> **Short exercise**
Return the lines exactly as they stand, from the first of the material through the line containing "const REST_SQUASH = 0.25;".

> **Data extract**
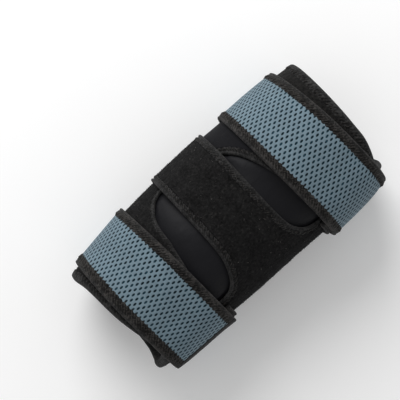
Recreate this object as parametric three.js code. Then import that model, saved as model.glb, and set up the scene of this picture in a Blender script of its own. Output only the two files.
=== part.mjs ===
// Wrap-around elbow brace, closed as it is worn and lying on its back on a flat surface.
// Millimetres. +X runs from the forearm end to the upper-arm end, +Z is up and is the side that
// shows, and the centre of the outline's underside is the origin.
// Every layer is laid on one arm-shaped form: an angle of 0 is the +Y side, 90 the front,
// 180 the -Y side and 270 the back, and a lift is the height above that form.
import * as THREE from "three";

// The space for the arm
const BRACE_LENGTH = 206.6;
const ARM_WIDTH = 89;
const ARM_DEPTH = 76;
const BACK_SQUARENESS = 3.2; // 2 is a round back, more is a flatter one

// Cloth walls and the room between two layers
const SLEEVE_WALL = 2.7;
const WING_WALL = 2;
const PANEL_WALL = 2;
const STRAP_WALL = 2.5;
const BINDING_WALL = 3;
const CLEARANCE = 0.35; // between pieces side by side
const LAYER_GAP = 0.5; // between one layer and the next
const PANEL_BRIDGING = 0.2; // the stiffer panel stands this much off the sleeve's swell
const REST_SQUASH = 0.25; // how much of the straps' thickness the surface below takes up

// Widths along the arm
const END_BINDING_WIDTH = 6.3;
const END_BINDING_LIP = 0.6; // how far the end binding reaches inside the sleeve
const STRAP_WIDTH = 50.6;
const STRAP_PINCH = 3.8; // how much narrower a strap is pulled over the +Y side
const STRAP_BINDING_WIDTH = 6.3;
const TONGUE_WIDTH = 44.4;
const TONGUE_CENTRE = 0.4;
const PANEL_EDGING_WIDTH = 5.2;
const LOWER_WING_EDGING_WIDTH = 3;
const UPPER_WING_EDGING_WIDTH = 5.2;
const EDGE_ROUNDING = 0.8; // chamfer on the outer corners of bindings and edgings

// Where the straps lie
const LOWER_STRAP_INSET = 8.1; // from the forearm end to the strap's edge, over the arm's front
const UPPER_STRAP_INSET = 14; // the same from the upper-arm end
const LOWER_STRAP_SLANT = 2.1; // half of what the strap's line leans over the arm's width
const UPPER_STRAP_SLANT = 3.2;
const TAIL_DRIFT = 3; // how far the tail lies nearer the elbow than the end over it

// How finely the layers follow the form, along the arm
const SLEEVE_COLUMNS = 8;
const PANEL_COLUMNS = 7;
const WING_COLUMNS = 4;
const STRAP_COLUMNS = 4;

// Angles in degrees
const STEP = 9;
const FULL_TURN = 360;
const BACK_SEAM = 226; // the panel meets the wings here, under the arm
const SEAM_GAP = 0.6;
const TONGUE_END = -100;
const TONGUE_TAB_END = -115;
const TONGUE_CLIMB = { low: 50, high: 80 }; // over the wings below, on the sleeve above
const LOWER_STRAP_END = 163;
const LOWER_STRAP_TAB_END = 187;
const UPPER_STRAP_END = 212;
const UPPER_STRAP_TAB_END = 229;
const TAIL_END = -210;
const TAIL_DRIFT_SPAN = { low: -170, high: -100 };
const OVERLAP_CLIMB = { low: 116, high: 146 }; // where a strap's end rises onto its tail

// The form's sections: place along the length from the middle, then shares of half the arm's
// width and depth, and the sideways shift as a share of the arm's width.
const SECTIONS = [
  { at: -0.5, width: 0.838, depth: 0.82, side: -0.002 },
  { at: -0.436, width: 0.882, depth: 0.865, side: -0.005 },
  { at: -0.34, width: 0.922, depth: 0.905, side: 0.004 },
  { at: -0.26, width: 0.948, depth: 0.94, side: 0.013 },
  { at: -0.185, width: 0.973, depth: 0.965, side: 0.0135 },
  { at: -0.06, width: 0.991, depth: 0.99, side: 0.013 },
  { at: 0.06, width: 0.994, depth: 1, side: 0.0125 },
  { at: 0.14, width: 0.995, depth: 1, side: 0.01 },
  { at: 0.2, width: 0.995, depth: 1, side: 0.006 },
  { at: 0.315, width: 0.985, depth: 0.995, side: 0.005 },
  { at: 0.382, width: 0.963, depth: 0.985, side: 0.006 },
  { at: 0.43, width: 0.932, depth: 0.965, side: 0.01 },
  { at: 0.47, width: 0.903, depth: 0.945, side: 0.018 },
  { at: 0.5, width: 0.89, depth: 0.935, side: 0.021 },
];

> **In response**
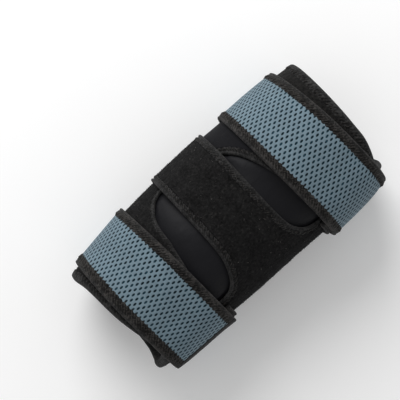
Recreate this object as parametric three.js code. Then import that model, saved as model.glb, and set up the scene of this picture in a Blender script of its own. Output only the two files.
=== part.mjs ===
// Wrap-around elbow brace, closed as it is worn and lying on its back on a flat surface.
// Millimetres. +X runs from the forearm end to the upper-arm end, +Z is up and is the side that
// shows, and the centre of the outline's underside is the origin.
// Every layer is laid on one arm-shaped form: an angle of 0 is the +Y side, 90 the front,
// 180 the -Y side and 270 the back, and a lift is the height above that form.
import * as THREE from "three";

// The space for the arm
const BRACE_LENGTH = 206.6;
const ARM_WIDTH = 89;
const ARM_DEPTH = 76;
const BACK_SQUARENESS = 3.2; // 2 is a round back, more is a flatter one

// Cloth walls and the room between two layers
const SLEEVE_WALL = 2.7;
const WING_WALL = 2;
const PANEL_WALL = 2;
const STRAP_WALL = 2.5;
const BINDING_WALL = 3;
const CLEARANCE = 0.35; // between pieces side by side
const LAYER_GAP = 0.5; // between one layer and the next
const PANEL_BRIDGING = 0.2; // the stiffer panel stands this much off the sleeve's swell
const REST_SQUASH = 0.25; // how much of the straps' thickness the surface below takes up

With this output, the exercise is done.